Determinations Made by the Maxwell Museum of Anthropology, University 
of New Mexico

    Officials of the Maxwell Museum of Anthropology, University of New 
Mexico have determined that:
     Pursuant to 25 U.S.C. 3001(9), the human remains described 
in this notice represent the physical remains of five individuals of 
Native American ancestry.
     Pursuant to 25 U.S.C. 3001(2), there is a relationship of 
shared group identity that can be reasonably traced between the Native 
American human remains and the Pueblo of Santa Ana, New Mexico.

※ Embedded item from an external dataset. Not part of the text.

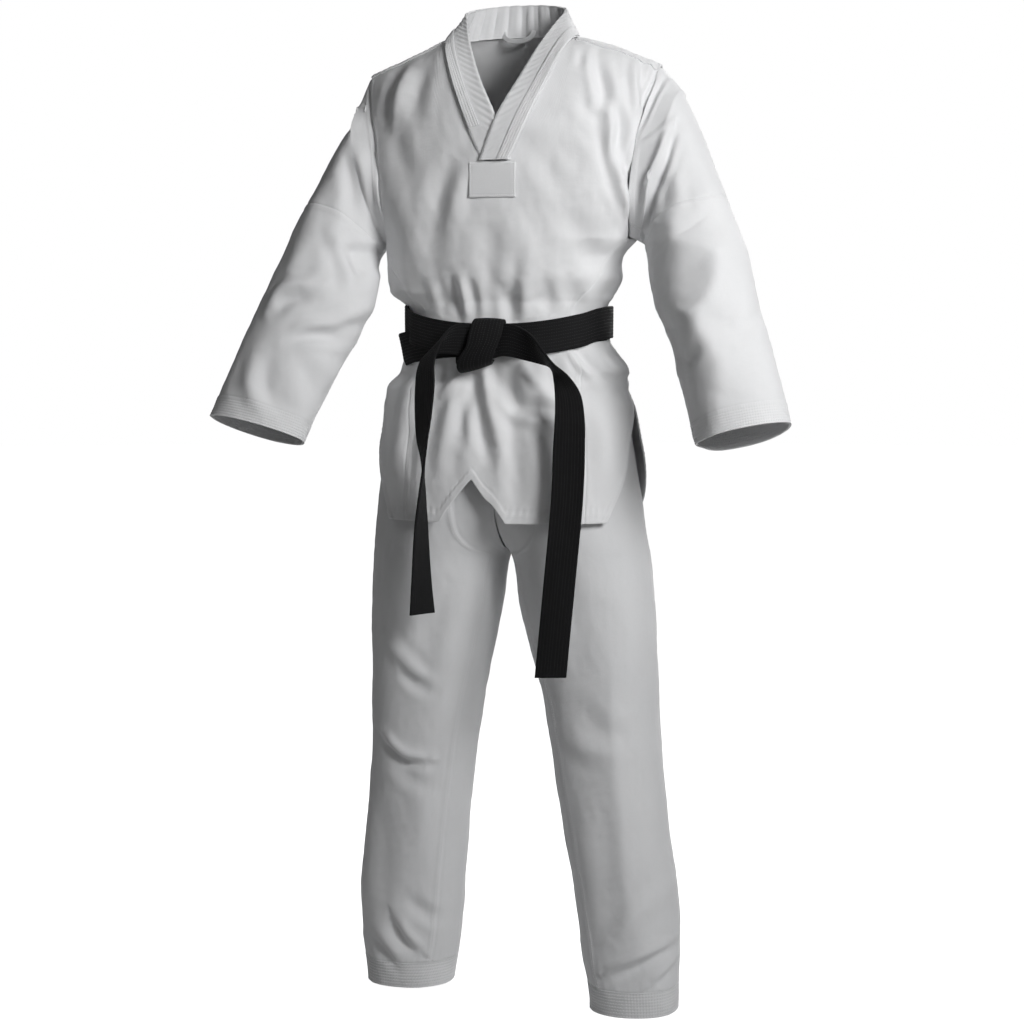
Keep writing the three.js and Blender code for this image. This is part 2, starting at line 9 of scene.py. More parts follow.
import bpy
import numpy as np
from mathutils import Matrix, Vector


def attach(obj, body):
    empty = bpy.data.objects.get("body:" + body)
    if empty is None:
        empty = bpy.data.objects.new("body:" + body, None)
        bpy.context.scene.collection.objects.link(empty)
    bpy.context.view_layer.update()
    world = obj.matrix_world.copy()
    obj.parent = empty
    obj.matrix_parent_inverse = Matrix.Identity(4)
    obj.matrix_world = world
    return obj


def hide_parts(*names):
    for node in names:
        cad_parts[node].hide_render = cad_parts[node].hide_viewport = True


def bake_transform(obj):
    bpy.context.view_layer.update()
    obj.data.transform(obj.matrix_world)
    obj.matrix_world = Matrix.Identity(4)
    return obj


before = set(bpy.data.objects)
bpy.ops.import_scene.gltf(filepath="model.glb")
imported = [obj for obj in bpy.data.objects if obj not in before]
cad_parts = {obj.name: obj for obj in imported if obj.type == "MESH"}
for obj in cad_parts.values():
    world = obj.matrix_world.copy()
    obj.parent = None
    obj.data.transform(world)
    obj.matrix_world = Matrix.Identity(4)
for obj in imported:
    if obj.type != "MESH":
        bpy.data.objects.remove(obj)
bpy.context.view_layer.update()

# ---------- driving dimensions, the CAD's own ----------
MOUNT_Z = 1355.0
SECTION, CAP, LEG_SECTION = 2.4, 2.6, 2.2   # powers of the body's, shoulders' and legs' rounded sections
CHEST_Z, ARMPIT_Z, SPLIT_Z, HEM_Z, CROTCH_Z, WAIST_Z = 1150.0, 1085.0, 955.0, 695.0, 644.0, 934.0
LEG_BAND = 36.0
BELT_WIDTH, BELT_THICK, BELT_FRONT_Z = 45.0, 3.5, 945.0
CLOTH = 1.7
SHOULDER_X, NECK_X, NECK_Z = 206, 92, 1362
V_FOOT_X, V_FOOT_Z, V_BEND = 18, 1188, 0.9   # where the lapels cross, and the power that bends the V's edges
BAND_X, BAND_Z = 71, 1402   # the free edge of the neck band, where the lapels meet it
SIDES = (("left", 1), ("right", -1))
rng = np.random.default_rng(41)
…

Additional Requestors and Disposition

    Representatives of any Indian tribe that believes itself to be 
culturally affiliated with the human remains should contact Heather 
Edgar, Maxwell Museum of Anthropology, MSC01 1050, University of New 
Mexico, Albuquerque, NM 87131, telephone (505) 277-4415 before 
September 4, 2012. Repatriation of the human remains to the Pueblo of 
Santa Ana, New Mexico, may proceed after that date if no additional 
claimants come forward.
    The Maxwell Museum of Anthropology, University of New Mexico, is 
responsible for notifying the Pueblo of Santa Ana, New Mexico that this 
notice has been published.


[[Page 46117]]


    Dated: July 11, 2012.
David Tarler,
Acting Manager, National NAGPRA Program.